My conclusion is that we’re too late, what with the lynching and all. Everything’s degenerated into chaos. Which of course means . . .
It’s all newness and we’re practically starting from scratch. I know this is what we do but I feel my tolerances being pushed. Everything is changing so quickly down there. We’ve introduced a chaotic element > into a stable system and it’s causing a cascade of errors. Small changes leading to large changes leading to catastrophic ones such as we’ve just witnessed. Although under laboratory conditions I would be able > to follow the ripples back to pinpoint the origin of the change, in this case the various waveforms are interfering with each other to the extent that proper localization is impossible.
I protest. It’s not our fault at all. These people can get on and die out entirely without our help.
Yes, but now we’ve got involved they’re doing it differently. This wasn’t the way it would have gone. Perhaps only Same Day, Different Lynchings, but that’s still difference.
She is going to be so pissed if we have to start from scratch.
There’s a certain appeal to it, though, isn’t there?
No.
Following the thread from the spool, waiting for the moment it deviates from what we remember. It makes me feel curiously fulfilled, Gethli. Doing what I was born for.
I’ll just sit here in the air like baggage, shall I?
Stop sulking.
Parasite that I am.
I’ll soon scare up some data for you and then you can get back to those conclusions you’re so fond of.
My premier conclusion is that it’s not going to be any better.
I’m not qualified to look for ‘better’. I’m just after ‘new’.
We are, at least, good at our job.
We are the eye with which the universe beholds itself.
What?
Poetry.
Another human thing you don’t understand. What we are, as I well recall, is just a crust of a thing built up over the things humans left us with. We are little better than very complicated parrots, really. And > all the poetry you mouth you get from me, because it was in the archives back in Rourke. I read and digested it and now you’re deploying it as though it’s some argument-ending rhetorical tool. So don’t go > telling me you understand ‘poetry’. You just repeat the words.
Doesn’t everyone, Gothi?
I neither know nor care, knowing nothing of poetry. Honestly, things would have been simpler if we’d never learned how to talk like humans.
The red plague rid you for learning me your language!
What?
Literature.
Meaning what?
Meaning . . . a thing that a human wrote once that seems tangentially relevant, by context and linguistic pattern analysis, to the topic of our conversation.

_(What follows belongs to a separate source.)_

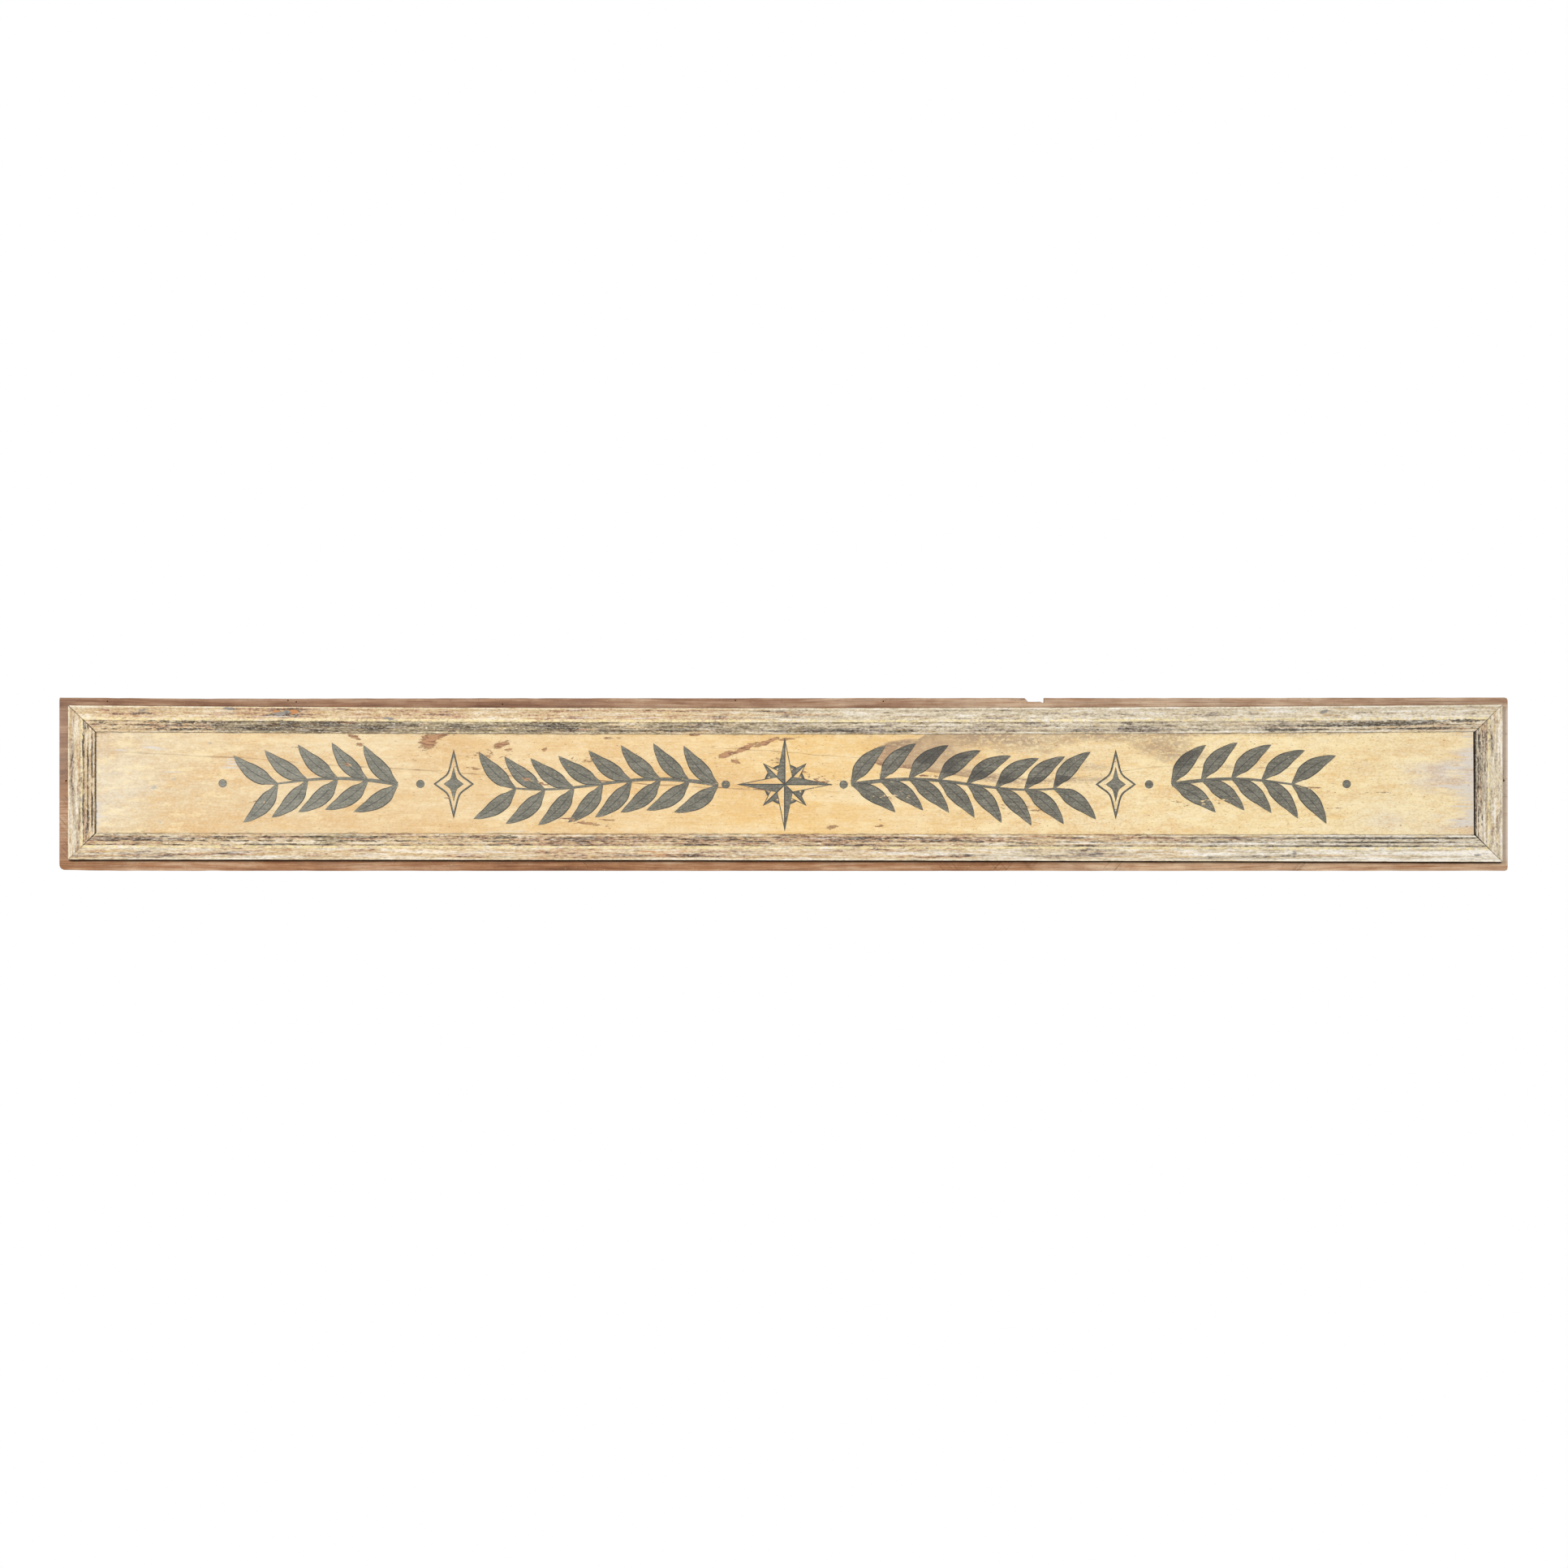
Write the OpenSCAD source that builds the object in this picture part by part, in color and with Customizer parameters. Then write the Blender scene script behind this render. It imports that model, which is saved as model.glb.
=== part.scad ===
// Long framed signboard: a painted panel inside a mitred moulding, on a wide backing board.
// X runs along the sign, +Z is up and the front faces -Y. The origin is the centre of the flat back.

/* [Backing board] */
// Length of the plank
board_l = 2438; // [1200:1:3000]
// Width of the plank
board_w = 292; // [240:1:400]
// Thickness of the plank
board_t = 22; // [18:1:32]
// Radius worn on both right-hand corners
corner_r_right = 5; // [1:0.5:12]
// Radius worn on the lower left corner
corner_r_low_left = 9; // [1:0.5:12]
// Radius worn on the upper left corner
corner_r_top_left = 1.5; // [1:0.5:12]

/* [Notch in the top edge] */
// Left end of the notch, measured from the middle of the board
notch_x = 406; // [-400:1:500]
// Length of the notch
notch_l = 33; // [20:1:60]
// Depth of the notch
notch_d = 6; // [3:0.5:8]
// Run of its sloped left side
notch_slope = 5.5; // [2:0.5:10]
// Length of the deeper pit at its right end
notch_pit_l = 7; // [3:0.5:9]
// How much deeper the pit is
notch_pit_d = 2; // [1:0.5:4]

/* [Margins of bare board] */
// Margin above the moulding
margin_top = 15; // [14:0.5:30]
// Margin below the moulding
margin_bottom = 16; // [10:0.5:30]
// Margin at the left end
margin_left = 19; // [14:0.5:30]
// Margin at the right end
margin_right = 13; // [8.5:0.5:30]

/* [Moulding] */
// Width of the moulding, outer edge to inner edge
moulding_w = 44.5; // [38:0.5:60]
// Thickness of the moulding at its outer edge
moulding_t = 22; // [20:1:30]
// Width of the flat fillet along the outer edge
fillet_w = 4.5; // [3:0.5:6]
// Drop from the outer fillet to the start of the cove
fillet_step = 1; // [0.5:0.5:2]
// Width of the cove
cove_w = 17; // [14:0.5:20]
// Fall of the cove across its width
cove_fall = 4; // [2:0.5:5]
// Sag of the cove below its chord
cove_sag = 1.6; // [1:0.2:2.4]
// Width of the narrow flat between cove and reeds
flat_w = 2; // [1:0.5:3]
// Number of reeds
reed_count = 3; // [2:1:4]
// Roundness of a reed: its radius for each unit of its pitch
reed_round = 0.6; // [0.55:0.05:0.8]
// Drop from the narrow flat to the crest of the first reed
reed_sink = 0.6; // [0.2:0.2:1.2]
// Drop from one reed's crest to the next
reed_step = 0.9; // [0.3:0.1:1.2]

/* [Sign panel] */
// Thickness of the panel
panel_t = 12; // [8:0.5:12.5]
// Gap between the panel and the left moulding
panel_gap_left = 1; // [0.5:0.5:4]
// Gap between the panel and the right moulding
panel_gap_right = 3; // [0.5:0.5:6]
// Clearance above and below the panel
panel_fit = 0.25; // [0.1:0.05:1]

/* [Nails] */
// Diameter of a moulding nail's shank
nail_d = 2; // [1.6:0.1:2.6]
// Diameter of a moulding nail's head
nail_head_d = 3.2; // [2.8:0.1:4]
// Thickness of a moulding nail's head
nail_head_t = 1.6; // [1:0.1:2]
// How far the heads are set below the cove
nail_set = 1.5; // [0.5:0.5:3]
// Distance of the nails from the moulding's outer edge
nail_inset = 11; // [8:0.5:16]
// Wood left behind the point of a moulding nail
nail_short = 1.5; // [1:0.5:6]
// Distance between nails in the side mouldings
side_nail_pitch = 150; // [80:5:150]
// Distance from a corner of the moulding to its mitre nail
mitre_inset = 14; // [10:0.5:16]
// Diameter of a mitre nail
mitre_nail_d = 1.6; // [1.2:0.1:2]
// Length of a mitre nail
mitre_nail_l = 34; // [28:1:40]
// Height of the mitre nails above the backing board
mitre_nail_h = 9; // [6:0.5:12]
// Diameter of a panel nail's shank
panel_nail_d = 1.8; // [1.4:0.1:2.4]
// Diameter of a panel nail's flat head
panel_nail_head_d = 4; // [3:0.5:6]
// Thickness of a panel nail's flat head
panel_nail_head_t = 0.8; // [0.5:0.1:1.2]
// Wood left behind the point of a panel nail
panel_nail_short = 4; // [1:0.5:10]

/* [Holes] */
// Diameter of the fixing hole at each end
end_hole_d = 3; // [2:0.5:3.5]
// Distance of the left fixing hole from the board's end
end_hole_left = 11.5; // [8:0.5:12]
// Distance of the right fixing hole from the board's end
end_hole_right = 6.5; // [5:0.5:6.5]
// Height of the fixing holes above the board's middle
end_hole_z = 6; // [-60:1:60]
// Diameter of the old nail holes in the top margin
old_hole_d = 2.4; // [1.5:0.1:3]

/* [Hidden] */
$fn = 48;

bare_wood = "#a07a5c";
ochre_paint = "#efcb91";
cream_paint = "#e3d0a8";
rusty_steel = "#5a4438";

// A cut runs this far past the surface that it opens
over = 1;

// The moulding's outer rectangle on the board
frame_left = -board_l / 2 + margin_left;
frame_right = board_l / 2 - margin_right;
frame_low = -board_w / 2 + margin_bottom;
frame_high = board_w / 2 - margin_top;
frame_middle = [(frame_left + frame_right) / 2, (frame_low + frame_high) / 2];

// The opening that the moulding leaves for the panel
open_l = frame_right - frame_left - 2 * moulding_w;
open_w = frame_high - frame_low - 2 * moulding_w;

// Depths along Y
board_front = -board_t;
panel_front = board_front - panel_t;

// The cove is an arc through its two ends with the given sag
cove_start = [fillet_w, moulding_t - fillet_step];
cove_end = cove_start + [cove_w, -cove_fall];
cove_chord = norm(cove_end - cove_start);
cove_r = cove_chord * cove_chord / (8 * cove_sag) + cove_sag / 2;
cove_normal = [cove_fall, cove_w] / cove_chord;
cove_centre = (cove_start + cove_end) / 2 + cove_normal * (cove_r - cove_sag);

// The reeds share what is left of the width
flat_end = cove_end[0] + flat_w;
reed_pitch = (moulding_w - flat_end) / reed_count;
reed_r = reed_pitch * reed_round;
first_crest = cove_end[1] - reed_sink;

function reed_centre(i) = [flat_end + reed_pitch * (i + 0.5), first_crest - reed_step * i - reed_r];
function cove_height(u) = cove_centre[1] - sqrt(cove_r * cove_r - pow(u - cove_centre[0], 2));

// A moulding nail's head ends this high above the backing board
nail_top = cove_height(nail_inset) - nail_set;

// Nails and old holes are placed from the middle of the opening, which had this size when they were placed
placed_open_l = 2326;
placed_open_w = 172;
function along(x) = frame_middle[0] + x * open_l / placed_open_l;
function across(z) = frame_middle[1] + z * open_w / placed_open_w;

// The nails that show, with others between them where a joiner would put them
top_nail_x = [-1150, -936, -836, -666, -400, -130, 150, 430, 640, 784, 906, 1150];
bottom_nail_x = [-1150, -900, -620, -340, -60, 220, 500, 857, 1166];
side_nail_z = [-side_nail_pitch / 2, side_nail_pitch / 2];

// The four panel nails that show near the left end, then pairs along both edges
panel_nail_places = [
    [-1058, -6], [-1051, -64], [-1028, 8], [-966, 69],
    [-350, 70], [-350, -70], [350, 70], [350, -70], [1060, 70], [1060, -70]
];

// Distances along the sign and down from the board's top edge
old_hole_places = [[-1138, 6.5], [-834, 5], [-820, 7.5], [-473, 11.5], [-81, 5], [168, 6.5]];

// A straight round bar that starts at a point and runs towards the back of the sign
module bar(x, y, z, d, l) {
    translate([x, y, z]) rotate([-90, 0, 0]) cylinder(d = d, h = l);
}

// The corner of a rectangle that lies outside a round of radius r
module corner_cut(r) {
    difference() {
        translate([-over, -over]) square(r + over);
        translate([r, r]) circle(r = r);
    }
}

// The notch, with its sloped left side and the pit at its right end
module notch_cut() {
    top = board_w / 2;
    end = notch_x + notch_l;
    polygon([
        [notch_x, top + over],
        [notch_x, top],
        [notch_x + notch_slope, top - notch_d],
        [end - notch_pit_l, top - notch_d],
        [end - notch_pit_l / 2, top - notch_d - notch_pit_d],
        [end, top - notch_d - notch_pit_d],
        [end, top + over]
    ]);
}

// The plank seen from the front
module board_outline() {
    difference() {
        square([board_l, board_w], center = true);
        translate([-board_l / 2, -board_w / 2]) corner_cut(corner_r_low_left);
        translate([board_l / 2, -board_w / 2]) rotate(90) corner_cut(corner_r_right);
        translate([board_l / 2, board_w / 2]) rotate(180) corner_cut(corner_r_right);
        translate([-board_l / 2, board_w / 2]) rotate(270) corner_cut(corner_r_top_left);
        notch_cut();
    }
}

module board_holes() {
    through = board_t + 2 * over;
    for (x = [-board_l / 2 + end_hole_left, board_l / 2 - end_hole_right])
        bar(x, board_front - over, end_hole_z, end_hole_d, through);
    for (p = old_hole_places)
        bar(along(p[0]), board_front - over, board_w / 2 - p[1], old_hole_d, through);
}

// Section of the moulding: distance from its outer edge, then height above the backing board
module moulding_section() {
    intersection() {
        square([moulding_w, moulding_t]);
        difference() {
            union() {
                polygon([
                    [0, 0],
                    [moulding_w, 0],
                    [moulding_w, reed_centre(reed_count - 1)[1]],
                    [flat_end, reed_centre(0)[1]],
                    [flat_end, cove_end[1]],
                    cove_end,
                    cove_start,
                    [fillet_w, moulding_t],
                    [0, moulding_t]
                ]);
                for (i = [0:reed_count - 1]) translate(reed_centre(i)) circle(r = reed_r);
            }
            intersection() {
                translate(cove_centre) circle(r = cove_r, $fn = 96);
                translate([fillet_w, 0]) square([cove_w, moulding_t]);
            }
        }
    }
}

// What lies past the 45 degree line through a corner at the origin
module mitre_cut() {
    reach = moulding_w + over;
    translate([0, over, 0]) rotate([90, 0, 0]) linear_extrude(height = moulding_t + 2 * over)
        polygon([[over, -over], [over, reach], [-reach, reach]]);
}

// A mitred length along X: its outer edge is on the X axis and its inner edge lies towards +Z
module mitred_length(l) {
    difference() {
        translate([-l / 2, 0, 0]) rotate([90, 0, 90]) linear_extrude(height = l) rotate(90)
            moulding_section();
        translate([l / 2, 0, 0]) mitre_cut();
        translate([-l / 2, 0, 0]) mirror([1, 0, 0]) mitre_cut();
    }
}

// The moulding on one side of the frame, before it is nailed
module mitred_side(side) {
    frame_l = frame_right - frame_left;
    frame_w = frame_high - frame_low;
    translate([frame_middle[0], board_front, frame_middle[1]]) {
        if (side == "top") translate([0, 0, frame_w / 2]) mirror([0, 0, 1]) mitred_length(frame_l);
        if (side == "bottom") translate([0, 0, -frame_w / 2]) mitred_length(frame_l);
        if (side == "left") translate([-frame_l / 2, 0, 0]) rotate([0, 90, 0]) mitred_length(frame_w);
        if (side == "right") translate([frame_l / 2, 0, 0]) rotate([0, -90, 0]) mitred_length(frame_w);
    }
}

// A nail through the moulding; extra carries the hole of its head out through the cove
module moulding_nail(x, z, extra) {
    top = board_front - nail_top;
    bar(x, top - extra, z, nail_head_d, nail_head_t + extra);
    bar(x, top, z, nail_d, nail_top + board_t - nail_short);
}

module side_nails(side, extra = 0) {
    if (side == "top") for (x = top_nail_x) moulding_nail(along(x), frame_high - nail_inset, extra);
    if (side == "bottom") for (x = bottom_nail_x) moulding_nail(along(x), frame_low + nail_inset, extra);
    if (side == "left" || side == "right") for (z = side_nail_z) {
        x = side == "left" ? frame_left + nail_inset : frame_right - nail_inset;
        moulding_nail(x, frame_middle[1] + z, extra);
    }
}

// Driven from the outer edge of a long moulding, across the mitre, into the side moulding
module corner_nails() {
    for (x = [frame_left + mitre_inset, frame_right - mitre_inset])
        for (z = [frame_low, frame_high - mitre_nail_l])
            translate([x, board_front - mitre_nail_h, z]) cylinder(d = mitre_nail_d, h = mitre_nail_l);
}

module flat_head_nails() {
    for (p = panel_nail_places) {
        bar(along(p[0]), panel_front, across(p[1]), panel_nail_head_d, panel_nail_head_t);
        bar(along(p[0]), panel_front, across(p[1]), panel_nail_d, panel_t + board_t - panel_nail_short);
    }
}

module nailed_side(side) {
    difference() {
        mitred_side(side);
        side_nails(side, extra = moulding_t);
        corner_nails();
    }
}

module backing_board() {
    color(bare_wood) difference() {
        rotate([90, 0, 0]) linear_extrude(height = board_t) board_outline();
        board_holes();
        for (side = ["top", "bottom", "left", "right"]) side_nails(side);
        flat_head_nails();
    }
}

module sign_panel() {
    panel_l = open_l - panel_gap_left - panel_gap_right;
    panel_w = open_w - 2 * panel_fit;
    left = frame_left + moulding_w + panel_gap_left;
    color(ochre_paint) difference() {
        translate([left, panel_front, frame_middle[1] - panel_w / 2]) cube([panel_l, panel_t, panel_w]);
        flat_head_nails();
    }
}

module moulding_top() {
    color(cream_paint) nailed_side("top");
}

module moulding_bottom() {
    color(cream_paint) nailed_side("bottom");
}

module moulding_left() {
    color(cream_paint) nailed_side("left");
}

module moulding_right() {
    color(cream_paint) nailed_side("right");
}

module moulding_top_nails() {
    color(rusty_steel) side_nails("top");
}

module moulding_bottom_nails() {
    color(rusty_steel) side_nails("bottom");
}

module moulding_left_nails() {
    color(rusty_steel) side_nails("left");
}

module moulding_right_nails() {
    color(rusty_steel) side_nails("right");
}

module mitre_nails() {
    color(rusty_steel) corner_nails();
}

module panel_nails() {
    color(rusty_steel) flat_head_nails();
}

backing_board();
sign_panel();
moulding_top();
moulding_bottom();
moulding_left();
moulding_right();
moulding_top_nails();
moulding_bottom_nails();
moulding_left_nails();
moulding_right_nails();
mitre_nails();
panel_nails();
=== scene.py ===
# Looks of the long framed signboard: weathered board, worn moulding paint, cracked ochre panel and
# faded black ornament
import math
import bmesh
import bpy
import numpy as np
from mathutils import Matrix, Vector, noise


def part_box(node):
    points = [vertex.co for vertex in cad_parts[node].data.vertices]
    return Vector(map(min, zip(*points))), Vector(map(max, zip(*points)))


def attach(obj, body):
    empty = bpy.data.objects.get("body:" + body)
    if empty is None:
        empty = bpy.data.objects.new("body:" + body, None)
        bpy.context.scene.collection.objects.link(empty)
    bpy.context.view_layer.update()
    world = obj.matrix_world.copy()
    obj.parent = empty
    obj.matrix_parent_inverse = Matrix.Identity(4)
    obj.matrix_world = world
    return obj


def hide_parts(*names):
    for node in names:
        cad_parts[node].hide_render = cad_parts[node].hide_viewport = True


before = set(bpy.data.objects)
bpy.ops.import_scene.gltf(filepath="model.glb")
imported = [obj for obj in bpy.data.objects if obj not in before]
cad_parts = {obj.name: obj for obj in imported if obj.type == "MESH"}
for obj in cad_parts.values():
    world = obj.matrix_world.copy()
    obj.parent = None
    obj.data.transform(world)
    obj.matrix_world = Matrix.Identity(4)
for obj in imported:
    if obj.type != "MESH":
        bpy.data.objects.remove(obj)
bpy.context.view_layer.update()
print("frame loaded:", len(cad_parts), "nodes")

metre = 1000.0  # millimetres; every size below is in millimetres


# The low and high corner of a CAD node
def nodeBox(name):
    low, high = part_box(name)
    return [c * metre for c in low], [c * metre for c in high]


boardLow, boardHigh = nodeBox("backing_board")
panelLow, panelHigh = nodeBox("sign_panel")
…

So I threw it in there to seem clever.
Meaning you don’t really understand and it’s all just parrot.
Meaning, in my very considered opinion, Gothi, that we can’t ever really know if we understand or not. It feels as though we do, up until the point that we’re challenged, and then the focus of our attention > shifts to the challenge and all that complex structure we were working on falls over like a house of cards.
A what?
No idea. Another human expression. Presumably relating to unsound structural practices and a violation of the appropriate construction codes. Would we pass the Turing test, Gothi?
Now that I remember. Herself is fond of mentioning it.
Because, though she’d never admit to it, in her lower moments she faces the exact same quandary. Does she actually think, to the standards of a human? Or does she believe she does through past programming but in > fact is nothing more than a very complicated difference engine? In the same way, do we think, co-dependent as we are? You with your infallible powers of recollection and recognition, and I with my incisive > analytical faculties? Is that truly enough to account for this conversation we’re having?
Bit one-sided for a conversation.
That is because we lack novelty for you to pick over. Speaking of which . . .
Time for us to do our job. Or go back to Herself and get another ticking off, and we’ve had quite enough of those in the past. Really very, very many of those.
Unappreciated, is what we are. Who else could sieve so vast a set of data in search of so little, ‘like two blind men looting a bazaar for their own portraits’.
Poetry?
Drama.
Ah. Thought we’d had enough of that with what we’ve just seen. I’ll remember next time.

It’s a hoot.

World building

As ever Tchaikovsky creates wonderous worlds, with different paths of evolution and different results. All wrapped up in some very nice flowing writing with a witty edge:

So yes, the raccoons weren’t having a good time of it over on Rourke, but they lasted long enough to breed more raccoons who would continue not to enjoy themselves very much. Which was evolution’s endgame after all.

Conclusion

I very much enjoyed my time with this book and I hope there will be another.